There is an interesting reversal in how people think about solo travel as they get older. In their 20s, many people assume it is a young person's game — adventurous, spontaneous, suited to those without significant responsibilities. By their 40s and 50s, they often discover the opposite is true: solo travel in midlife tends to be not only more feasible but more rewarding, precisely because of the accumulated experience, confidence and self-knowledge that the years provide.
Statistics from tourism research in Canada and the UK over the past decade consistently show that solo travel is growing fastest among adults over 45 — and that first-time solo travellers in this age group report the highest levels of satisfaction. The reasons are instructive. Experienced adults travel with a clearer sense of what they want from a trip, a better-calibrated understanding of their own physical and logistical needs, and significantly less of the social anxiety that can make solo experiences uncomfortable for younger travellers.
What Actually Changes When You Travel Alone
The most commonly reported surprise among first-time solo travellers over 40 is how much more they notice. When you are not managing another person's experience alongside your own, your attention turns fully outward — to the texture of a place, to the conversations you have with people you would never approach in a group, to the small decisions about where to go and what to do that, when made independently, become the fabric of a journey that feels entirely your own.
Solo travel also changes the nature of time. Without the need to negotiate schedules, energy levels or interests with a companion, you move at exactly the pace that suits you — lingering for two hours in a museum where a travelling companion would have been ready to leave in forty minutes, or conversely, abandoning a site after twenty minutes because it does not hold you. This freedom is more significant than it sounds. Many experienced travellers describe the first solo trip as a recalibration of what travel actually means to them, separate from what it has become in the context of shared itineraries.
Practical Considerations Worth Knowing in Advance
For those travelling solo for the first time, a few practical realities are worth understanding before departure:
- Solo supplements are real but increasingly avoidable. Many hotels and cruise lines charge a "single supplement" — sometimes amounting to the full double rate — for solo occupancy. This can be circumvented through apartment rentals, boutique hotels that don't apply the supplement, or travel companies that now specifically cater to solo travellers and offer single-occupancy rates without the premium.
- Safety in solo travel for adults over 40 is generally very well-managed. The same common-sense practices that apply to group travel — sharing itineraries with someone at home, carrying copies of key documents, using reputable accommodation — are equally applicable and sufficient. The heightened safety anxiety that sometimes accompanies the idea of solo travel tends to diminish rapidly once the trip begins.
- Loneliness is less common than anticipated, and more manageable. Most first-time solo travellers report brief moments of wanting to share an experience with someone — which is normal and human — but that sustained loneliness is rare. Structured activities (cooking classes, guided walks, day tours) provide natural social contact without requiring any social effort. Staying in smaller boutique hotels rather than large chain properties tends to create more organic opportunities for conversation.

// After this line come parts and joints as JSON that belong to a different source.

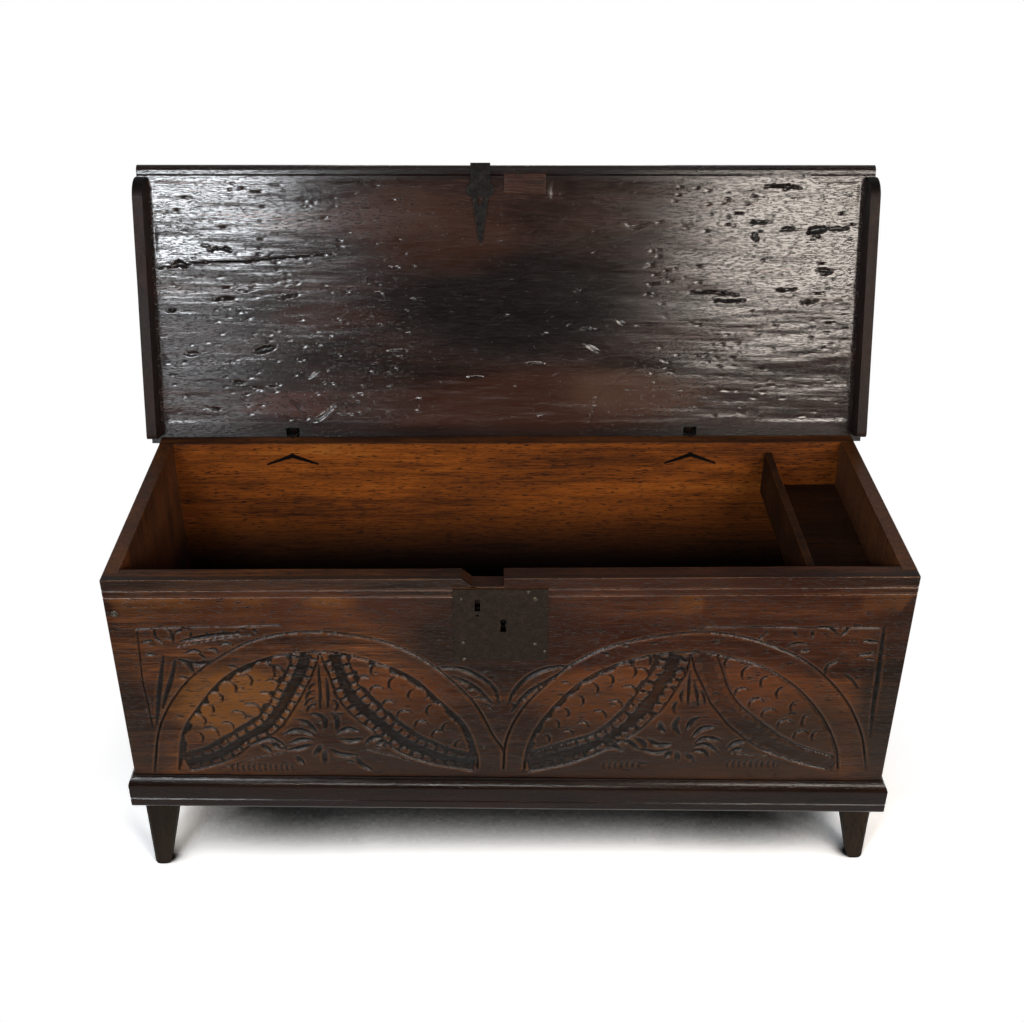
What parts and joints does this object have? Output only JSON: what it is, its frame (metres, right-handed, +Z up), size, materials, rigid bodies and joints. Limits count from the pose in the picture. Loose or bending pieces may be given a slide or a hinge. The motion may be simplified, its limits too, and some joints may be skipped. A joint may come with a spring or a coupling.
{
  "type": "coffer chest",
  "caption": "Boarded oak chest with a carved front, hinged lid with end cleats, moulded base, tapered feet, inner till and iron lock; shown with the lid open.",
  "frame": {"origin": "centre of the footprint on the floor, measured with the lid open", "axes": "+X to the right seen from the front, +Y to the back, +Z up"},
  "size_m": [1.185, 0.5932, 0.972],
  "materials": {
    "oak_outside": "waxed, dark red-brown",
    "oak_inside": "dry, orange-brown",
    "oak_lid": "waxed, very dark",
    "oak_patch": "waxed",
    "oak_blackened": "waxed, near black",
    "iron": "wrought, dark"
  },
  "bodies": {
    "case": {"front_board": "oak_outside", "left_end_board": "oak_inside", "right_end_board": "oak_inside", "back_board": "oak_inside", "bottom_board_front": "oak_inside", "bottom_board_middle": "oak_inside", "bottom_board_back": "oak_inside", "base_moulding_front": "oak_blackened", "base_moulding_left": "oak_blackened", "base_moulding_right": "oak_blackened", "front_left_foot": "oak_outside", "front_right_foot": "oak_outside", "back_left_foot": "oak_outside", "back_right_foot": "oak_outside", "front_left_block": "oak_inside", "front_right_block": "oak_inside", "back_left_block": "oak_inside", "back_right_block": "oak_inside", "till_front_board": "oak_inside", "till_floor_board": "oak_inside", "left_back_staple": "iron", "right_back_staple": "iron", "lock_plate": "iron", "bolt_guide_left": "iron", "bolt_guide_right": "iron", "lock_spring": "iron", "lock_cap": "iron"},
    "lid": {"lid_board": "oak_lid", "lid_patch": "oak_patch", "left_cleat": "oak_lid", "right_cleat": "oak_lid", "lid_strap": "iron", "left_lid_staple": "iron", "right_lid_staple": "iron"},
    "bolt": {"lock_bolt": "iron"}
  },
  "joints": [
    {"name": "lid_hinge", "type": "hinge", "parent": "case", "child": "lid", "pos_m": [0, 0.14138, 0.5523], "axis": [1, 0, 0], "range_deg": [0, 108.26]},
    {"name": "lock_bolt_slide", "type": "slide", "parent": "case", "child": "bolt", "axis": [-1, 0, 0], "range_m": [0, 0.02]}
  ]
}
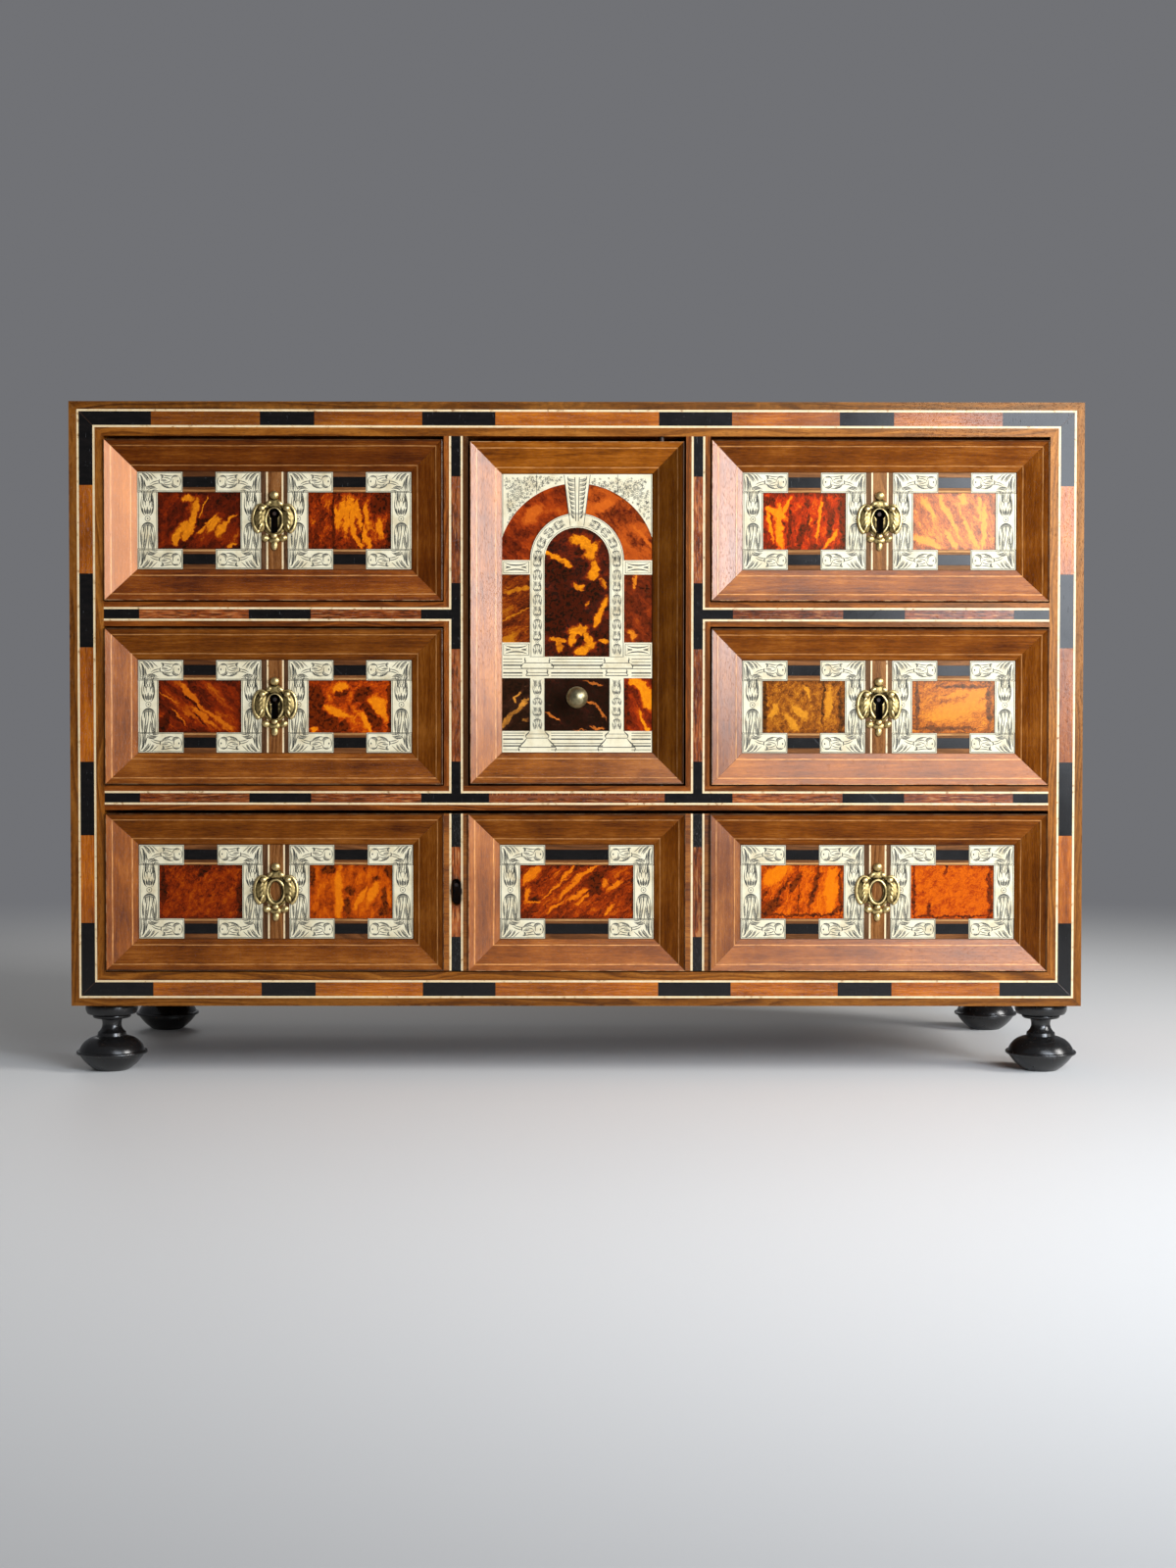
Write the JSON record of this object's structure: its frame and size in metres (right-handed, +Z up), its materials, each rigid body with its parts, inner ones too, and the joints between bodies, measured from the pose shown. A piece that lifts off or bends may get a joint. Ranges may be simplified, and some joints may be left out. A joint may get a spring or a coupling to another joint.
{
  "type": "curiosity cabinet",
  "caption": "Table cabinet in walnut with inlaid bevelled drawer fronts, an arched centre door, a long lower drawer and turned feet.",
  "frame": {"origin": "floor level under the middle of the whole piece, door knob and feet included", "axes": "+X to the right as seen from the front, +Y from the front to the back, +Z up; the front faces -Y"},
  "size_m": [0.6452, 0.2604, 0.4258],
  "materials": {
    "walnut_case": "satin, waxed walnut with open grain",
    "walnut_moulding": "satin walnut with fine light lines",
    "back_wood": "dry, unpolished softwood",
    "drawer_wood": "dry, unpolished drawer lining wood",
    "bone_string": "satin bone stringing",
    "bone": "satin engraved bone",
    "ebony": "satin ebony",
    "fruitwood": "satin orange-brown fruitwood",
    "redwood": "satin reddish brown hardwood, coarse grain",
    "ebonised_wood": "ebonised and waxed, turned",
    "tortoiseshell": "polished mottled tortoiseshell",
    "brass": "aged cast brass, polished on its high places",
    "iron": "dark forged iron"
  },
  "bodies": {
    "carcass": {"top_board": "walnut_case", "bottom_board": "walnut_case", "left_side": "walnut_case", "right_side": "walnut_case", "back_panel": "back_wood", "lower_shelf": "walnut_case", "small_shelves": "walnut_case", "left_partition": "walnut_case", "right_partition": "walnut_case", "edge_strings": "bone_string", "edge_ebony_blocks": "ebony", "edge_fruitwood_blocks": "fruitwood", "edge_redwood_blocks": "redwood", "foot_front_left": "ebonised_wood", "foot_front_right": "ebonised_wood", "foot_rear_left": "ebonised_wood", "foot_rear_right": "ebonised_wood", "door_pivot_pins": "iron"},
    "door": {"door_panel": "walnut_case", "door_frame": "walnut_moulding", "door_plaques": "bone", "door_shell": "tortoiseshell", "door_knob": "brass"},
    "top_left_drawer": {"top_left_drawer_box": "drawer_wood", "top_left_drawer_frame": "walnut_moulding", "top_left_drawer_plaques": "bone", "top_left_drawer_shell": "tortoiseshell", "top_left_escutcheon": "brass", "top_left_lock": "iron"},
    "top_left_bolt_slide": {"top_left_bolt": "iron"},
    "middle_left_drawer": {"middle_left_drawer_box": "drawer_wood", "middle_left_drawer_frame": "walnut_moulding", "middle_left_drawer_plaques": "bone", "middle_left_drawer_shell": "tortoiseshell", "middle_left_escutcheon": "brass", "middle_left_lock": "iron"},
    "middle_left_bolt_slide": {"middle_left_bolt": "iron"},
    "top_right_drawer": {"top_right_drawer_box": "drawer_wood", "top_right_drawer_frame": "walnut_moulding", "top_right_drawer_plaques": "bone", "top_right_drawer_shell": "tortoiseshell", "top_right_escutcheon": "brass", "top_right_lock": "iron"},
    "top_right_bolt_slide": {"top_right_bolt": "iron"},
    "middle_right_drawer": {"middle_right_drawer_box": "drawer_wood", "middle_right_drawer_frame": "walnut_moulding", "middle_right_drawer_plaques": "bone", "middle_right_drawer_shell": "tortoiseshell", "middle_right_escutcheon": "brass", "middle_right_lock": "iron"},
    "middle_right_bolt_slide": {"middle_right_bolt": "iron"},
    "long_drawer": {"long_drawer_box": "drawer_wood", "long_drawer_strings": "bone_string", "long_drawer_blocks": "redwood", "long_drawer_frames": "walnut_moulding", "long_drawer_plaques": "bone", "long_drawer_shell": "tortoiseshell", "long_drawer_escutcheons": "brass", "long_drawer_lock": "iron"},
    "long_bolt_slide": {"long_drawer_bolt": "iron"}
  },
  "joints": [
    {"name": "top_left_drawer_slides", "type": "slide", "parent": "carcass", "child": "top_left_drawer", "axis": [0, -1, 0], "range_m": [0, 0.175]},
    {"name": "top_left_bolt_rises", "type": "slide", "parent": "top_left_drawer", "child": "top_left_bolt_slide", "axis": [0, 0, 1], "range_m": [0, 0.0055]},
    {"name": "middle_left_drawer_slides", "type": "slide", "parent": "carcass", "child": "middle_left_drawer", "axis": [0, -1, 0], "range_m": [0, 0.175]},
    {"name": "middle_left_bolt_rises", "type": "slide", "parent": "middle_left_drawer", "child": "middle_left_bolt_slide", "axis": [0, 0, 1], "range_m": [0, 0.0055]},
    {"name": "top_right_drawer_slides", "type": "slide", "parent": "carcass", "child": "top_right_drawer", "axis": [0, -1, 0], "range_m": [0, 0.175]},
    {"name": "top_right_bolt_rises", "type": "slide", "parent": "top_right_drawer", "child": "top_right_bolt_slide", "axis": [0, 0, 1], "range_m": [0, 0.0055]},
    {"name": "middle_right_drawer_slides", "type": "slide", "parent": "carcass", "child": "middle_right_drawer", "axis": [0, -1, 0], "range_m": [0, 0.175]},
    {"name": "middle_right_bolt_rises", "type": "slide", "parent": "middle_right_drawer", "child": "middle_right_bolt_slide", "axis": [0, 0, 1], "range_m": [0, 0.0055]},
    {"name": "long_drawer_slides", "type": "slide", "parent": "carcass", "child": "long_drawer", "axis": [0, -1, 0], "range_m": [0, 0.175]},
    {"name": "long_bolt_rises", "type": "slide", "parent": "long_drawer", "child": "long_bolt_slide", "axis": [0, 0, 1], "range_m": [0, 0.0055]},
    {"name": "door_swings", "type": "hinge", "parent": "carcass", "child": "door", "pos_m": [0.0534, -0.11165, 0.294], "axis": [0, 0, 1], "range_deg": [0, 100]}
  ]
}
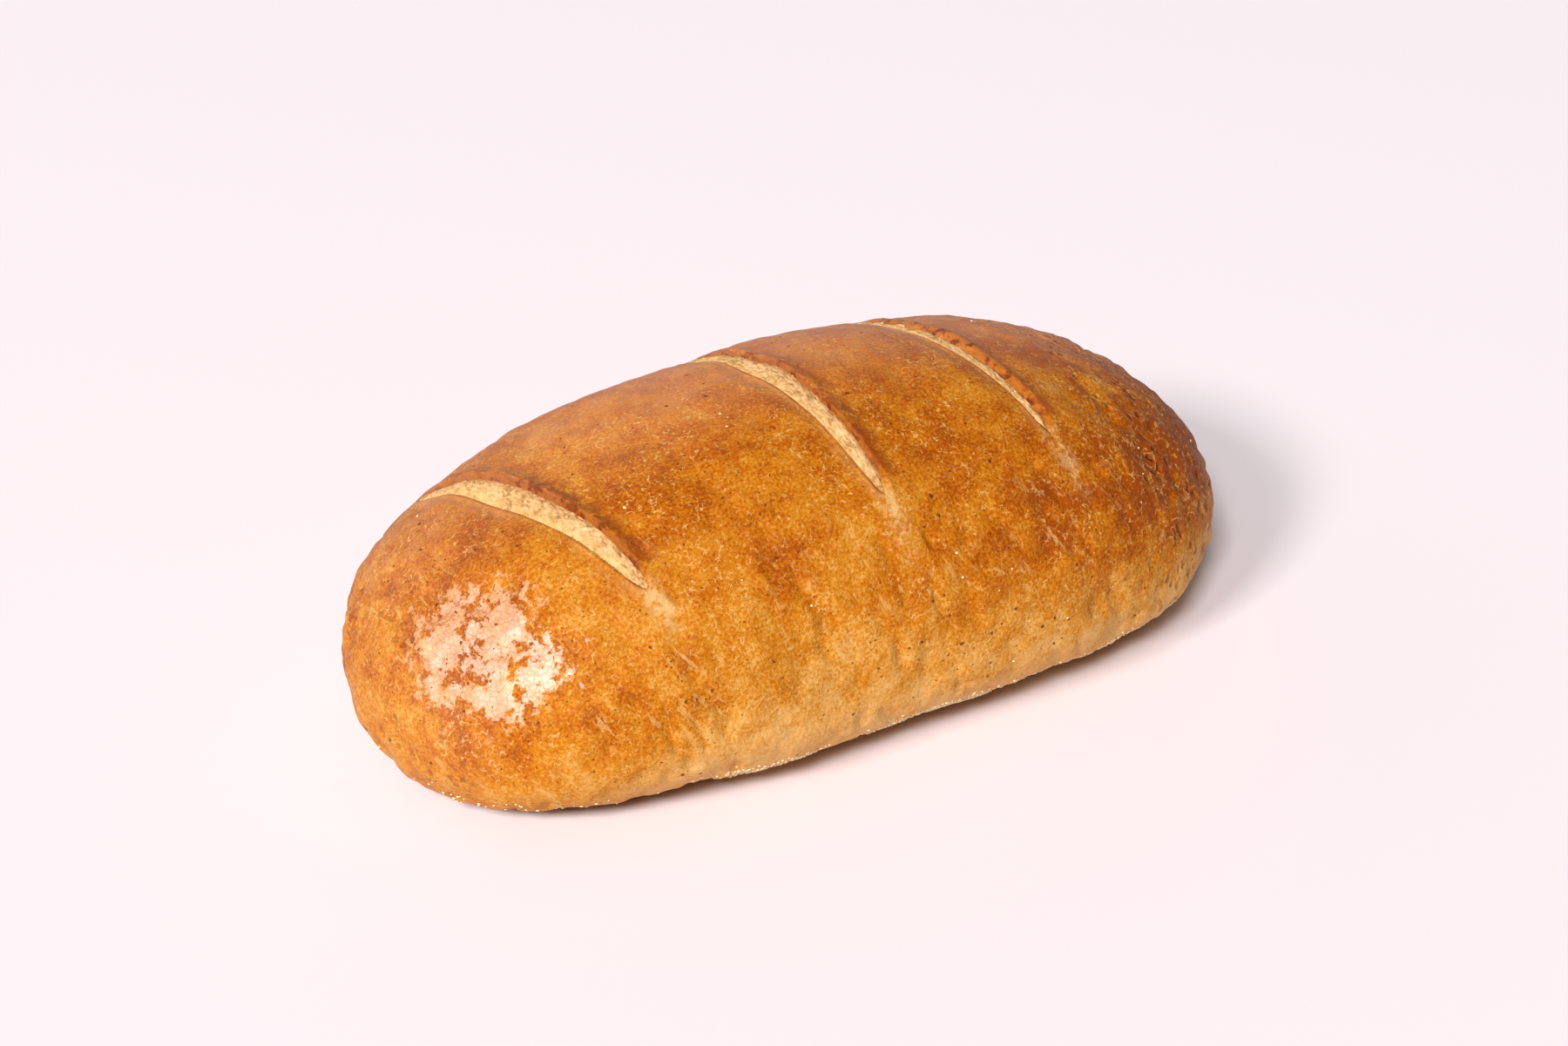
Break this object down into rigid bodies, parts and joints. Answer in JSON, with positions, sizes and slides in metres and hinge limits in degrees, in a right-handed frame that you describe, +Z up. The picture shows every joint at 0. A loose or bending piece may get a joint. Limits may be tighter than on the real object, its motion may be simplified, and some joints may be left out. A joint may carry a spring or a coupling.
{
  "type": "oval bread loaf",
  "caption": "Free-standing oval loaf of bread with a glossy browned crust and slashes across its top, resting on a flat base.",
  "frame": {"origin": "middle of the flat base, below the middle of the loaf's outline", "axes": "+X along the loaf towards the end that slopes down longer, +Y across it to the back, +Z up"},
  "size_m": [0.2804, 0.1438, 0.0959],
  "materials": {
    "crust": "glossy egg-washed crust, mottled golden to reddish brown",
    "crumb": "dry torn crumb, pale cream with fine pores",
    "semolina": "coarse pale grains"
  },
  "bodies": {
    "root": {"loaf": "crust"}
  },
  "joints": []
}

- The planning process is simpler and more flexible. Solo travel requires booking accommodation and transport for one person with no scheduling dependencies. Changes of plan — a weather-driven detour, an extended stay, a spontaneous route change — require no negotiation. Many experienced solo travellers describe this flexibility as one of the most underrated advantages of the form.
"First-time solo travellers over 40 report the highest satisfaction levels of any demographic. The years bring exactly the qualities that make solo travel most rewarding."
Where to Start
For a first solo trip, most experienced solo travellers recommend choosing a destination that is logistically straightforward — clear transport infrastructure, reliable communication, English widely spoken if that is your primary language — rather than somewhere that requires significant logistical management. The first solo journey is, among other things, a chance to understand what kind of solo traveller you are, and that discovery is easier in conditions that do not require you to also manage complexity.
Portugal, Japan, Iceland and — closer to home — the Canadian Maritimes, the Okanagan Valley and Quebec City all offer the combination of cultural richness, logistical ease and human warmth that tends to make a first solo experience both manageable and memorable. The destination matters less than the decision to go. What most first-time solo travellers over 40 say, when they return, is simply: I should have done this sooner.